## DIRECTION
Copy out all the data, word for word.
====== PROVIDED RECORDS ======
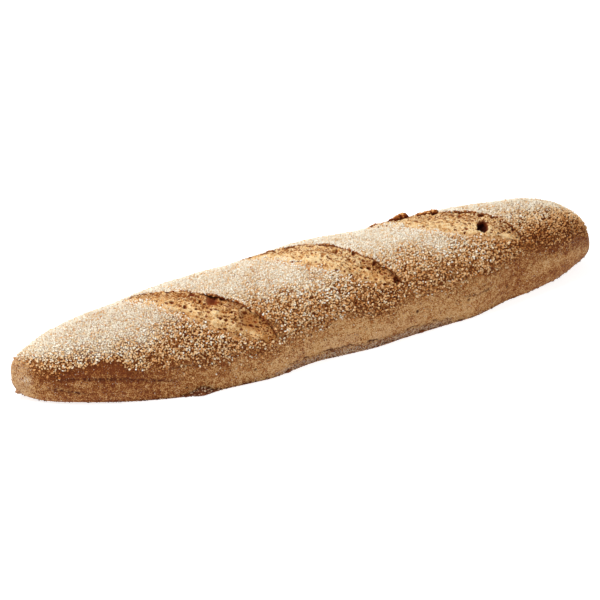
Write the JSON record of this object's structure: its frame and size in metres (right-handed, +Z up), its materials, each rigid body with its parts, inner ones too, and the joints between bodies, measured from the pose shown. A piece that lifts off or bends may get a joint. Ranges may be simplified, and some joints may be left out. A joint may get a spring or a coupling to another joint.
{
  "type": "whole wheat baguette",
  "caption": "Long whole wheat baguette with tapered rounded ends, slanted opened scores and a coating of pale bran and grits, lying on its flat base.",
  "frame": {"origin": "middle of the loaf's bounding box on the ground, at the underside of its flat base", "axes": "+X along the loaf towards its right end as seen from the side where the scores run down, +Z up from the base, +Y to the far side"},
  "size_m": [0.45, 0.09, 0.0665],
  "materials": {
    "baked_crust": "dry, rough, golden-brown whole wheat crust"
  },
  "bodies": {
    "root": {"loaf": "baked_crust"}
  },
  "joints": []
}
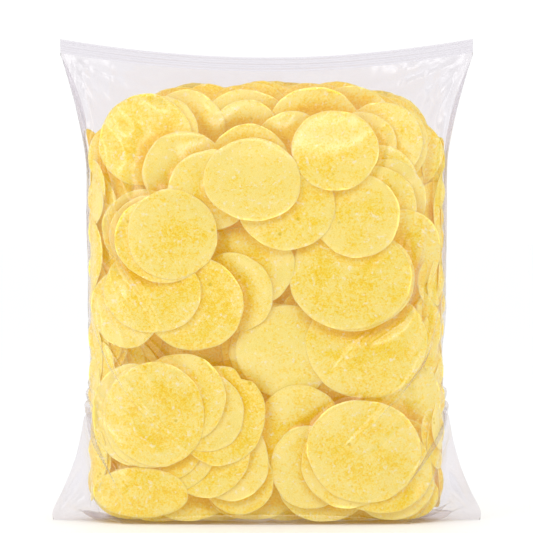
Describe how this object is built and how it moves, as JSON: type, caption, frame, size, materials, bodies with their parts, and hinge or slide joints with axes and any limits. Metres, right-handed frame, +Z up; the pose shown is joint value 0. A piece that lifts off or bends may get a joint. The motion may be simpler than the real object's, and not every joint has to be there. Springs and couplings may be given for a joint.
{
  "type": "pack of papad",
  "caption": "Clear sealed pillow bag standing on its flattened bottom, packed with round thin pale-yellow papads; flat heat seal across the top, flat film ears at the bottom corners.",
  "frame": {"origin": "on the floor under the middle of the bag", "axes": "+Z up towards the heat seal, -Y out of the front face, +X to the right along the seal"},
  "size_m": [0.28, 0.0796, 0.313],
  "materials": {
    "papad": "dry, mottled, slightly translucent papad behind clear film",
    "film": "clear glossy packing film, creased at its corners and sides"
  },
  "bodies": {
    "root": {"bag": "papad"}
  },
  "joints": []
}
======
## EXPECTED ANSWER
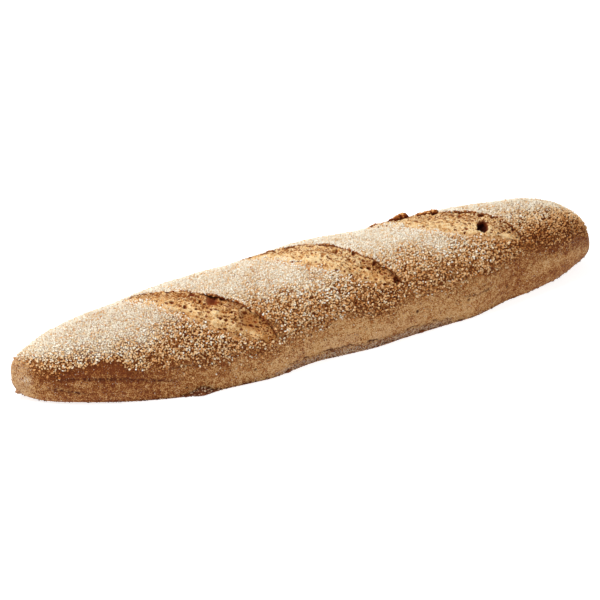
Write the JSON record of this object's structure: its frame and size in metres (right-handed, +Z up), its materials, each rigid body with its parts, inner ones too, and the joints between bodies, measured from the pose shown. A piece that lifts off or bends may get a joint. Ranges may be simplified, and some joints may be left out. A joint may get a spring or a coupling to another joint.
{
  "type": "whole wheat baguette",
  "caption": "Long whole wheat baguette with tapered rounded ends, slanted opened scores and a coating of pale bran and grits, lying on its flat base.",
  "frame": {"origin": "middle of the loaf's bounding box on the ground, at the underside of its flat base", "axes": "+X along the loaf towards its right end as seen from the side where the scores run down, +Z up from the base, +Y to the far side"},
  "size_m": [0.45, 0.09, 0.0665],
  "materials": {
    "baked_crust": "dry, rough, golden-brown whole wheat crust"
  },
  "bodies": {
    "root": {"loaf": "baked_crust"}
  },
  "joints": []
}
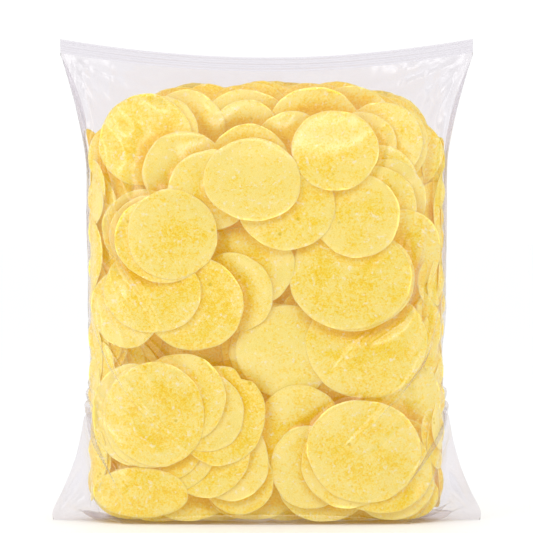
Describe how this object is built and how it moves, as JSON: type, caption, frame, size, materials, bodies with their parts, and hinge or slide joints with axes and any limits. Metres, right-handed frame, +Z up; the pose shown is joint value 0. A piece that lifts off or bends may get a joint. The motion may be simpler than the real object's, and not every joint has to be there. Springs and couplings may be given for a joint.
{
  "type": "pack of papad",
  "caption": "Clear sealed pillow bag standing on its flattened bottom, packed with round thin pale-yellow papads; flat heat seal across the top, flat film ears at the bottom corners.",
  "frame": {"origin": "on the floor under the middle of the bag", "axes": "+Z up towards the heat seal, -Y out of the front face, +X to the right along the seal"},
  "size_m": [0.28, 0.0796, 0.313],
  "materials": {
    "papad": "dry, mottled, slightly translucent papad behind clear film",
    "film": "clear glossy packing film, creased at its corners and sides"
  },
  "bodies": {
    "root": {"bag": "papad"}
  },
  "joints": []
}